Why some start-ups fail – and how to avoid it

It often seems like start-ups have all the fun. Appearing to live the life of Riley, playing table football in their trendy office by day and partying all night, rubbing shoulders with other enviably young, charismatic types – life is just one big holiday for them, right?

Wrong. The cold, hard truth of the matter is that just 1 in 10 start-ups actually succeed. But if 90% of start-ups end up on the scrapheap, is there any point in even trying? Why, of course there is!

Sometimes failure is inevitable, but more often than not, there’s at least one major flaw that could have been avoided. So it’s best to try and learn from successful entrepreneurs past mistakes (as well as your own) because most of them have failed in some way, shape or form at one stage or another.

The issues:

Market problems

The sad and rather depressing truth is that it would seem most start-ups are doomed to fail from the word go.

CB Insights analysed 101 start-up failures and compiled a list of the top 20 reasons why things didn’t quite work out for these budding entrepreneurs – a massive 42% failed simply because there was no market or need for their product.

Anyone that’s sat through some of the cringeworthy pitches on Dragons Den won’t be at all surprised by this fact – cucumber cap, anyone?

It’s quite often the case, however, that it’s not so much that the idea is bad, but more a question of timing or market size. You could invent an amazing product, but it could be too ahead of its time or perhaps too niche to command a sufficient return on investment.

How do you avoid it? Market research. Never rely on friends, family and social media followers alone to do this. Instead, seek out other methods that will give you a more realistic snapshot of your intended market. Surveying a cross section of your target market can make a world of difference in determining whether there will be demand for your product.

Business model failure

Another common fail is that some start-ups are far too optimistic about how easy it will be to attract customers. Having a genuinely brilliant idea and shiny new website doesn’t automatically equal success. People have to know about it, so there’s a good chance you’ll have to throw a lot of money at your marketing campaign to get things moving.

Although you need to factor in such costs when writing your business plan, if the amount you’re shelling out to attract each customer exceeds the amount of profit they are bringing in, then it’s best you go back to the drawing board and scratch out a Plan B.

You can’t get the staff…

Monkey with banana

It’s one thing to come up with a genius idea, but another to recruit a team that share the same passion for the project as you do.

Any weak link in a start-up team has the potential to bring your vision crashing down at any time, so choose your staff carefully…especially if you do plan to set up shop with loved ones, remember to remove those rose-tinted spectacles.

The best way to protect yourself from this is to be brutally frugal and strip costs back to the very bare essentials. Yes, your product needs to be good, as does your website, but don’t be tempted to add on any unnecessary bells and whistles to begin with, as you need to get the ball running first.

Marketing on a shoestring

Shelling out on expensive marketing is another way to put extra strain on the coffers. Get online and see if you can find some freelance developers, designers and writers.

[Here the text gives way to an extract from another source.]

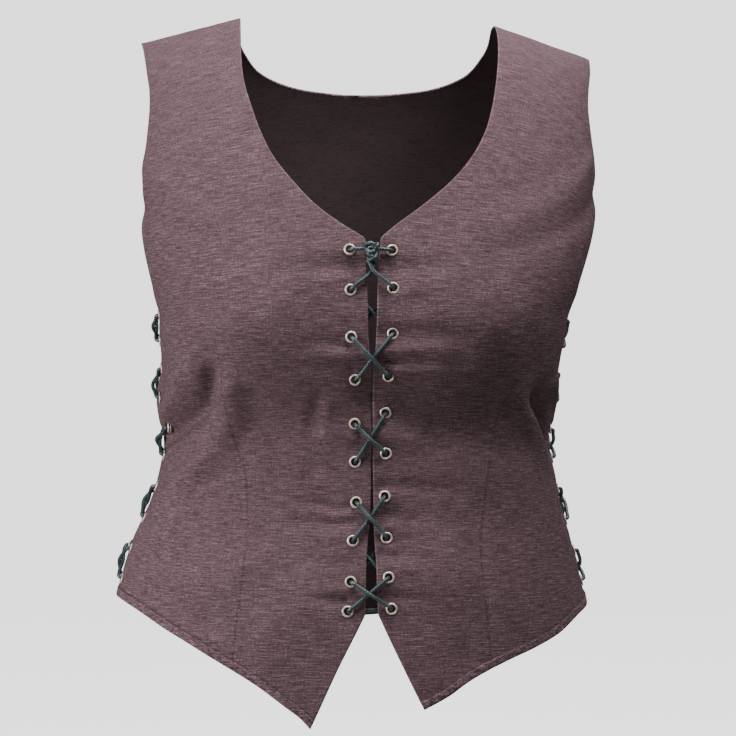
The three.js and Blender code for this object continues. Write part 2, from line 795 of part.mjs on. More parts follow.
// Cord swept along a chain of points, closed at both ends.
function cordGeometry(points, radius) {
  const count = points.length;
  const tangents = points.map((point, index) => {
    const before = points[Math.max(index - 1, 0)];
    const after = points[Math.min(index + 1, count - 1)];
    const arriving = new THREE.Vector3().subVectors(point, before).normalize();
    const leaving = new THREE.Vector3().subVectors(after, point).normalize();
    return arriving.add(leaving).normalize();
  });
  const up = Math.abs(tangents[0].z) < 0.9 ? new THREE.Vector3(0, 0, 1) : new THREE.Vector3(1, 0, 0);
  const side = new THREE.Vector3().crossVectors(up, tangents[0]).normalize();
  const positions = [];
  points.forEach((point, index) => {
    const tangent = tangents[index];
    side.addScaledVector(tangent, -side.dot(tangent)).normalize();
    const other = new THREE.Vector3().crossVectors(tangent, side);
    for (let step = 0; step < LACE_SIDES; step += 1) {
      const angle = 2 * Math.PI * step / LACE_SIDES;
      const corner = point.clone();
      corner.addScaledVector(side, radius * Math.cos(angle));
      corner.addScaledVector(other, radius * Math.sin(angle));
      positions.push(corner.x, corner.y, corner.z);
    }
  });
  const triangles = [];
  for (let ring = 0; ring < count - 1; ring += 1) {
    for (let step = 0; step < LACE_SIDES; step += 1) {
      const next = (step + 1) % LACE_SIDES;
      const a = ring * LACE_SIDES + step;
      const b = ring * LACE_SIDES + next;
      triangles.push(a, b, b + LACE_SIDES, a, b + LACE_SIDES, a + LACE_SIDES);
    }
  }
  const last = (count - 1) * LACE_SIDES;
  for (let step = 1; step < LACE_SIDES - 1; step += 1) {
    triangles.push(0, step + 1, step);
    triangles.push(last, last + step, last + step + 1);
  }
  const geometry = new THREE.BufferGeometry();
  geometry.setAttribute('position', new THREE.BufferAttribute(new Float32Array(positions), 3));
  geometry.setIndex(triangles);
  return faceOut(geometry);
}

// Direction from a spot toward a target, flat along the cloth there.
function flatToward(spot, target) {
  const toward = new THREE.Vector3().subVectors(target, spot.point);
  toward.addScaledVector(spot.out, -toward.dot(spot.out));
  return toward.normalize();
}

// Cord points through an eyelet, from the outside in.
function threadIn(spot, outsideTarget, insideTarget) {
  const outside = flatToward(spot, outsideTarget);
  const inside = flatToward(spot, insideTarget);
  const at = (toward, away, out) => {
    return spot.point.clone().addScaledVector(toward, away).addScaledVector(spot.out, out);
  };
  return [
    at(outside, LACE_BEND_REACH, LACE_BEND_HEIGHT),
    at(outside, LACE_HOLE_REACH, LACE_HOLE_HEIGHT),
    at(inside, LACE_HOLE_REACH, -LACE_HOLE_HEIGHT),
    at(inside, LACE_BEND_REACH, -LACE_BEND_HEIGHT),
  ];
}

// Middle of a crossing between four eyelets, moved out of or into the cloth.
function crossing(first, second, out) {
  const angle = (first.angle + second.angle) / 2;
  const height = (first.point.z + second.point.z) / 2;
  const middle = clothPlace(angle, levelOf(angle, height));
  return middle.point.clone().addScaledVector(middle.out, out);
}

// One strand going down the rows, starting at a row on one edge.
// Outside it runs from odd rows to even rows, inside from even rows to odd.
// isOver says whether it lies over the other strand where they cross after a row.
function strandDown(near, far, firstRow, isOver) {
  const rows = near.length;
  const points = [];
  let here = near;
  let there = far;
  for (let row = firstRow; row < rows; row += 1) {
    const outsideNext = row % 2 === 0;
    const spot = here[row];
    const nextSpot = row + 1 < rows ? there[row + 1] : there[row];
    const lastSpot = row > 0 ? there[row - 1] : there[row];
    const passed = outsideNext
      ? threadIn(spot, nextSpot.point, lastSpot.point).reverse()
      : threadIn(spot, lastSpot.point, nextSpot.point);
    points.push(...passed);
    if (row + 1 < rows) {
      const lift = isOver(row) ? LACE_OVER_HEIGHT : LACE_UNDER_HEIGHT;
      points.push(crossing(spot, nextSpot, outsideNext ? lift : -lift));
    }
    [here, there] = [there, here];
  }
  return points;
}

// Tail inside the cloth from an eyelet, hanging down and away from the opening.
function tailPoints(spot, awayDegrees) {
  const rows = [
    { away: 0.35, down: 14, out: -5.5 },
    { away: 0.7, down: 30, out: -5.5 },
    { away: 1.0, down: 46, out: -5.0 },
  ];
  return rows.map((row) => {
    const angle = spot.angle + radians(awayDegrees) * row.away;
    const place = clothPlace(angle, levelOf(angle, spot.point.z - row.down));
    return place.point.clone().addScaledVector(place.out, row.out);
  });
}

// The garment

const group = new THREE.Group();
group.name = 'medieval_vest';

function addMesh(name, geometry, colour, roughness, metalness) {
  const material = new THREE.MeshStandardMaterial({ color: colour, roughness, metalness });
  material.name = `${name}_material`;
  const mesh = new THREE.Mesh(geometry, material);
  mesh.name = name;
  geometry.computeVertexNormals();
  group.add(mesh);
  return mesh;
}

const CLOTH_COLOUR = 0x8a7078;
const BRASS_COLOUR = 0xb9a584;
const LACE_COLOUR = 0x1f4a4c;

const shoulderLine = (table) => {
  const neck = placeRow(table.neckline[table.neckline.length - 1]);
  const tip = placeRow(table.armhole[table.armhole.length - 1]);
  return [
    { angle: neck.angle, level: RIGHT_ANGLE, share: 0 },
    { angle: tip.angle, level: RIGHT_ANGLE, share: 1 },
  ];
};

const spots = {};

for (const [name, table] of Object.entries(FRONTS)) {
  const edges = {
    inner: [
      makeRun(table.slit, 0, SLIT_TOP),
      makeRun(table.edge, SLIT_TOP, FRONT_NECK_FOOT),
      makeRun(table.neckline, FRONT_NECK_FOOT, 1),
    ],
    outer: [
      makeRun(table.laced.slice(0, 2), 0, SLIT_TOP),
      makeRun(table.laced.slice(1), SLIT_TOP, FRONT_UNDERARM),
      makeRun(table.armhole, FRONT_UNDERARM, 1),
    ],
    bottom: [makeRun(table.hem, 0, 1)],
    top: [{ from: 0, to: 1, rows: shoulderLine(table) }],
  };
  const panel = faceOut(panelGeometry(edges, sharesOf(FRONT_COLUMNS), sharesOf(FRONT_ROWS), -1));
  const frontSpots = table.eyelets.map((row) => seatedOn(panel, spotOf(row)));
  const sideSpots = table.sideEyelets.map((height) => {
    return seatedOn(panel, spotBeside(table.laced, height, -table.sign));
  });
  spots[table.side] = { front: frontSpots, side: sideSpots };
  let solid = toSolid(panel);
  for (const spot of [...frontSpots, ...sideSpots]) {
    solid = solid.subtract(toSolid(holeGeometry(spot)));
    solid = solid.subtract(toSolid(seatGeometry(spot, 1)));
    solid = solid.subtract(toSolid(seatGeometry(spot, -1)));
  }
  addMesh(name, fromSolid(solid), CLOTH_COLOUR, 0.95, 0);
}

const backHalves = Object.values(BACK_HALVES).map((table) => {
  const edges = {
    inner: [makeRun(table.centre, 0, BACK_NECK_FOOT), makeRun(table.neckline, BACK_NECK_FOOT, 1)],
    outer: [makeRun(table.laced, 0, BACK_UNDERARM), makeRun(table.armhole, BACK_UNDERARM, 1)],
    bottom: [makeRun(table.hem, 0, 1)],
    top: [{ from: 0, to: 1, rows: shoulderLine(table) }],
  };
  const half = panelGeometry(edges, sharesOf(BACK_COLUMNS), sharesOf(BACK_ROWS), 1, BACK_NECK_FOOT);
  if (table.direction < 0) {
    const index = half.getIndex();
    index.array.reverse();
  }
  return half;
});
const backPanel = faceOut(mergeVertices(mergeGeometries(backHalves), 1e-3));
const backSpots = {
  left: FRONTS.front_left.sideEyelets.map((height) => {
    return seatedOn(backPanel, spotBeside(BACK_HALVES.left.laced, height, 1));
  }),
  right: FRONTS.front_right.sideEyelets.map((height) => {
    const spot = seatedOn(backPanel, spotBeside(BACK_HALVES.right.laced, height, -1));
    return { ...spot, angle: spot.angle - 2 * Math.PI };
  }),
};
let backSolid = toSolid(backPanel);
for (const spot of [...backSpots.left, ...backSpots.right]) {
  backSolid = backSolid.subtract(toSolid(holeGeometry(spot)));
  backSolid = backSolid.add(toSolid(joinedEyeletGeometry(spot)));
}
addMesh('back', fromSolid(backSolid), CLOTH_COLOUR, 0.95, 0);

// Eyelets of the fronts

for (const side of ['right', 'left']) {
  for (const place of ['front', 'side']) {
    spots[side][place].forEach((spot, index) => {
      const number = String(index + 1).padStart(2, '0');
      addMesh(`eyelet_${place}_${side}_${number}`, eyeletGeometry(spot), BRASS_COLOUR, 0.4, 0.9);
    });
  }
}

// Front lace: from the knot down one way, over the inside bar at the foot, and up the other

const frontRight = spots.right.front;
const frontLeft = spots.left.front;
const knotMiddle = crossing(frontRight[0], frontLeft[0], 0);
const knotOut = clothPlace(0, levelOf(0, knotMiddle.z)).out;
const knotCentre = knotMiddle.clone().addScaledVector(knotOut, KNOT_OUT);
knotCentre.z -= 1.2;

function besideKnot(across, out, up) {
  return knotCentre.clone().add(new THREE.Vector3(across, -out, up));
}

const crossUnder = crossing(frontRight[1], frontLeft[1], LACE_UNDER_HEIGHT);
const crossOver = crossing(frontRight[1], frontLeft[1], LACE_OVER_HEIGHT);
crossUnder.z += KNOT_CROSS_RISE;
crossOver.z += KNOT_CROSS_RISE;

const fromRight = strandDown(frontRight, frontLeft, 1, () => false);
const fromLeft = strandDown(frontLeft, frontRight, 1, () => true);
const frontLacePoints = [
  besideKnot(3.0, -0.9, -8.2),
  crossUnder,
  ...threadIn(frontRight[1], crossUnder, frontLeft[2].point),
  ...fromRight.slice(4),
  ...fromLeft.slice(4).reverse(),
  ...threadIn(frontLeft[1], crossOver, frontRight[2].point).reverse(),
  crossOver,
  besideKnot(-3.0, 0.4, -8.2),
];
addMesh('front_lace', cordGeometry(frontLacePoints, LACE_RADIUS), LACE_COLOUR, 0.8, 0);

const knotGeometry = new THREE.SphereGeometry(1, 12, 8);
knotGeometry.scale(KNOT_HALF.across, KNOT_HALF.out, KNOT_HALF.up);
knotGeometry.translate(knotCentre.x, knotCentre.y, knotCentre.z);
addMesh('front_lace_knot', fromSolid(toSolid(knotGeometry)), LACE_COLOUR, 0.8, 0);

for (const side of ['right', 'left']) {
  const sign = side === 'left' ? 1 : -1;
  const spot = spots[side].front[0];
  const tail = tailPoints(spot, sign * 12);
  const points = [
    besideKnot(sign * 6.3, -0.8, 0.9),
    ...threadIn(spot, knotCentre, tail[0]),
    ...tail,
  ];
  addMesh(`front_lace_end_${side}`, cordGeometry(points, LACE_RADIUS), LACE_COLOUR, 0.8, 0);
}

// Side laces: both ends go in at the top row and hang inside

for (const side of ['right', 'left']) {
  const sign = side === 'left' ? 1 : -1;
  const ahead = spots[side].side;
  const behind = backSpots[side];
  const aheadTail = tailPoints(ahead[0], -sign * 13);
  const behindTail = tailPoints(behind[0], sign * 13);
  const down = strandDown(ahead, behind, 0, (row) => row % 4 < 2);
  const back = strandDown(behind, ahead, 0, (row) => row % 4 > 1);
  const points = [
    ...aheadTail.reverse(),
    ...threadIn(ahead[0], behind[1].point, aheadTail[2]).reverse(),
    ...down.slice(4),
    ...back.slice(4).reverse(),
    ...threadIn(behind[0], ahead[1].point, behindTail[0]),
    ...behindTail,
  ];
  addMesh(`side_lace_${side}`, cordGeometry(points, LACE_RADIUS), LACE_COLOUR, 0.8, 0);
}

export default group;
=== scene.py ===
import bpy
import numpy as np
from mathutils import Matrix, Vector


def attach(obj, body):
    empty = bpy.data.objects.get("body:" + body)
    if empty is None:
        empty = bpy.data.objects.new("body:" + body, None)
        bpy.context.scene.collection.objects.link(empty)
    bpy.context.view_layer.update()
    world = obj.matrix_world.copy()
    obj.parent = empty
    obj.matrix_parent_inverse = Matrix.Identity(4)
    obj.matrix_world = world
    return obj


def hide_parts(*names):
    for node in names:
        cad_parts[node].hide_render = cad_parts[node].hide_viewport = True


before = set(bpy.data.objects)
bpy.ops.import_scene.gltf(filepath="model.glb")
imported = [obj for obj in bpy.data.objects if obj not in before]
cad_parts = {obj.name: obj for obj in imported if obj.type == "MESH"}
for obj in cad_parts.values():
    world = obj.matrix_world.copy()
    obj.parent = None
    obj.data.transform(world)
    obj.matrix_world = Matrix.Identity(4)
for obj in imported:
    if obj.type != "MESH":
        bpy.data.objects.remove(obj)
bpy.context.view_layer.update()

# Camera
# One camera a little to the wearer's right of straight ahead, level with the middle
# of the vest. The focal length and image are in pixels of the 736 pixel frame.

IMAGE_PIXELS = 736
FOCAL_PIXELS = 2690
SENSOR_MM = 36.0
CAMERA_TURN = np.radians(-4.0)
CAMERA_DISTANCE = 2.4
CAMERA_HEIGHT = -0.296
CAMERA_ACROSS = 0.0076

camera_data = bpy.data.cameras.new("camera")
camera_data.sensor_width = SENSOR_MM
camera_data.lens = SENSOR_MM * FOCAL_PIXELS / IMAGE_PIXELS
camera = bpy.data.objects.new("camera", camera_data)
back_direction = Vector((np.sin(CAMERA_TURN), -np.cos(CAMERA_TURN), 0.0))
right_direction = Vector((np.cos(CAMERA_TURN), np.sin(CAMERA_TURN), 0.0))
camera.location = right_direction * CAMERA_ACROSS + back_direction * CAMERA_DISTANCE
camera.location.z = CAMERA_HEIGHT
camera.rotation_euler = (-back_direction).to_track_quat("-Z", "Y").to_euler()
bpy.context.scene.collection.objects.link(camera)
bpy.context.scene.camera = camera

# Stage and light
# A floor that curves up into a wall behind, both pale to the camera but throwing little
# light back. Soft lamps hang over the front, a strong one stands at the viewer's left and
# a faint one at the right, and one above the back lights the side that the camera misses.

FLOOR_HEIGHT = -0.72
FLOOR_FRONT = -4.6
WALL_BEHIND = 4.6
WALL_TOP = 3.0
SWEEP_RADIUS = 1.2
STAGE_HALF_WIDTH = 4.6
STAGE_COLOUR = (0.30, 0.30, 0.30, 1.0)
STAGE_GLOW = 2.0
SURROUND_LIGHT = 0.05


WHITE = (1.0, 1.0, 1.0, 1.0)


def smooth_mesh(name, points, faces):
    """A mesh of points in metres and a list of faces, shaded smooth."""
    mesh = bpy.data.meshes.new(name)
    mesh.from_pydata(points.tolist(), [], faces)
    mesh.polygons.foreach_set("use_smooth", np.ones(len(mesh.polygons), bool))
    return mesh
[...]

A lot of marketers do freelance work on evenings and weekends, so why pay an arm and a leg for a prominent agency, when you can get some awesome talent at a fraction of the price!

Another big money-burner is office rental space. Although working in a home environment is not always ideal, if you have space to set up an office, then you could be quids in. If you need to appear more professional to clients, then a virtual office is always a cheap and cheerful option.

Learning from the mistakes of those that went before you can really help sharpen your strategy, so that not a single stone is left unturned. A great resource for this is (Don’t be put off by its name).

Here, you will find a brief summary of what went wrong, with the option to click onto the full story as told by the failed start-up. The accounts are refreshingly honest; one reads ‘’we were naïve idiots’’.

But don’t worry – many of them picked themselves up and moved on, ending on a happier note, so there is some light at the end of the tunnel. Go forth, be brave, be amazing and good luck!